3. A Televisão: A Aposta Sólida (Presente e Futura)

Contrapondo a volatilidade do digital, a Televisão emerge não como uma relíquia do passado, mas como a fonte primária e mais fiável de informação e entretenimento para o moçambicano, com uma projeção de relevância a longo prazo.

  • Alcance e Confiança: A televisão possui uma capilaridade que a internet não consegue igualar. O consumo televisivo em Moçambique é muitas vezes coletivo (famílias e comunidades assistindo juntas), o que amplifica os números de “lares com TV”.
  • A “Praça Pública” de Informação: Num cenário de desinformação online (fake news) e burlas digitais, a televisão mantém a autoridade. Para a grande massa populacional, se “passou na TV”, é verdade. Esta credibilidade é um ativo valioso para marcas que procuram construir confiança a longo prazo.
  • Estabilidade do Investimento: Ao contrário dos algoritmos das redes sociais que mudam constantemente, a televisão oferece um modelo de entrega garantida. A estratégia de investir em TV garante que a mensagem chega ao público, independentemente de terem saldo de dados ou um smartphone de última geração ou um “bombinha”.

Conclusão

Os dados do Digital 2025 e a análise do ranking global de desconexão deixam um aviso sério: Moçambique não é a Europa nem a Ásia Conectada.
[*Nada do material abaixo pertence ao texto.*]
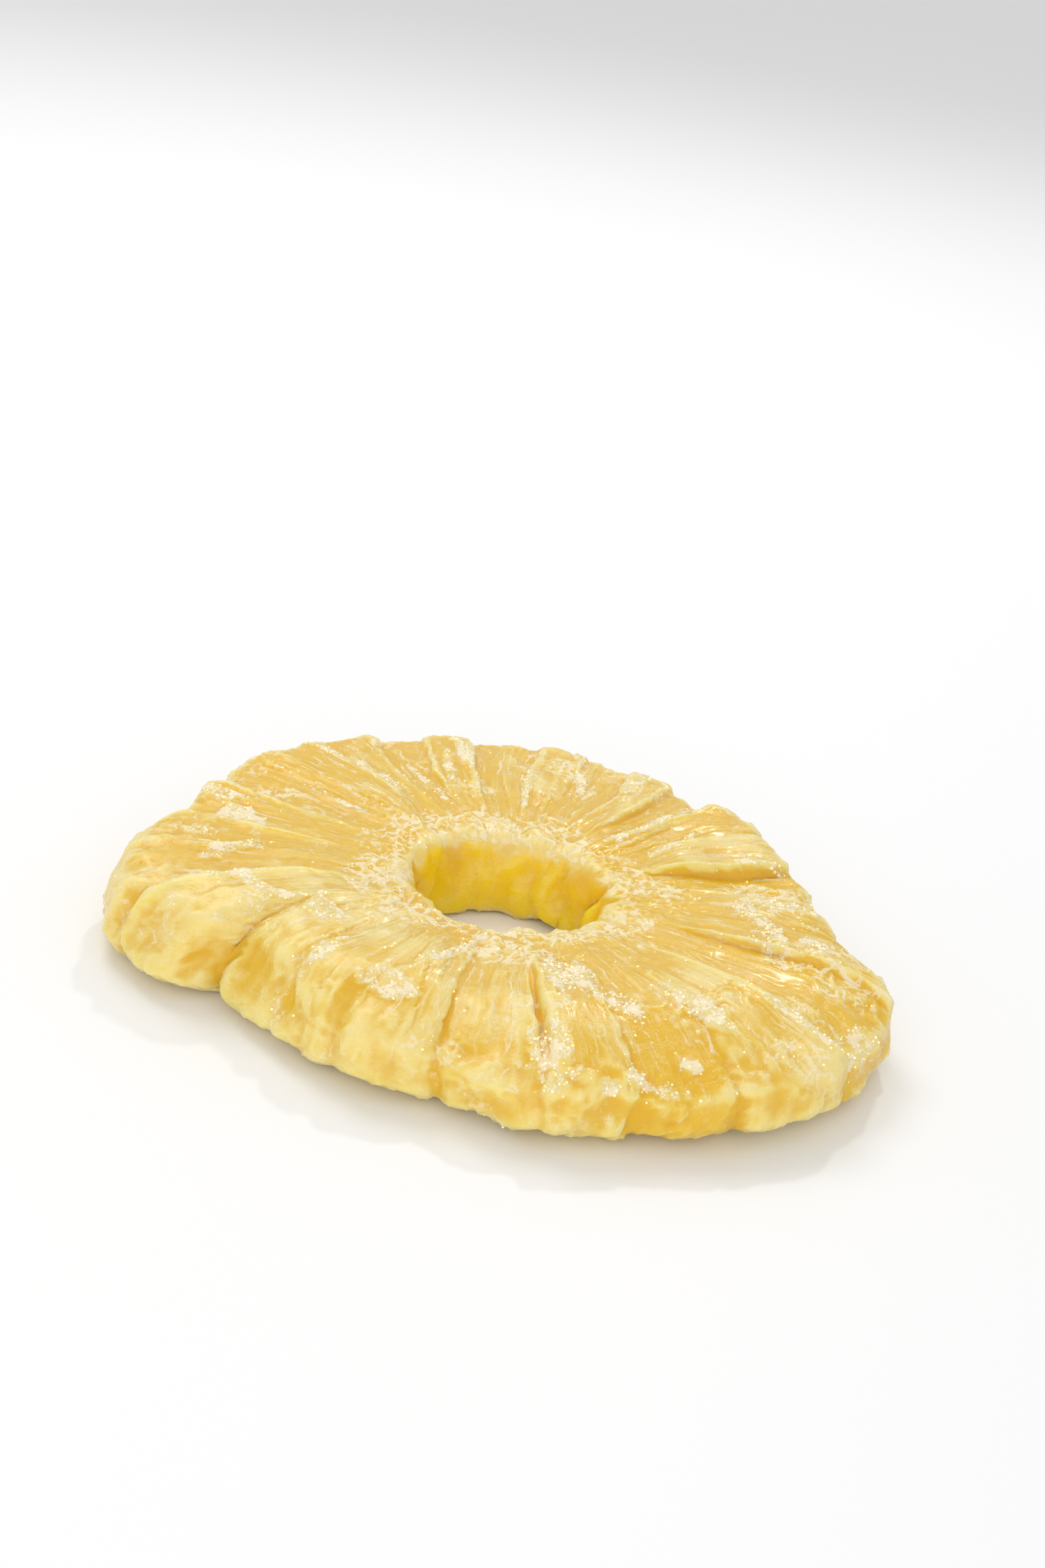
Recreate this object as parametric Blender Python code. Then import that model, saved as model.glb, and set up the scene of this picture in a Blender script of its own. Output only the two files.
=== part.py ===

A estratégia vencedora para empresas em Moçambique não é o abandono do digital, mas o reconhecimento da sua posição como canal secundário. O investimento primário, para quem procura quota de mercado real e receitas sustentáveis, deve permanecer nos meios de massa que efetivamente atingem a população: a Televisão (e a Rádio).

Ignorar o facto de que Moçambique é um dos países mais “offline” do mundo não é inovação; é cegueira comercial.

O futuro, a longo prazo, pertence a quem souber comunicar com a maioria desconectada, e não apenas com a “elite digital”.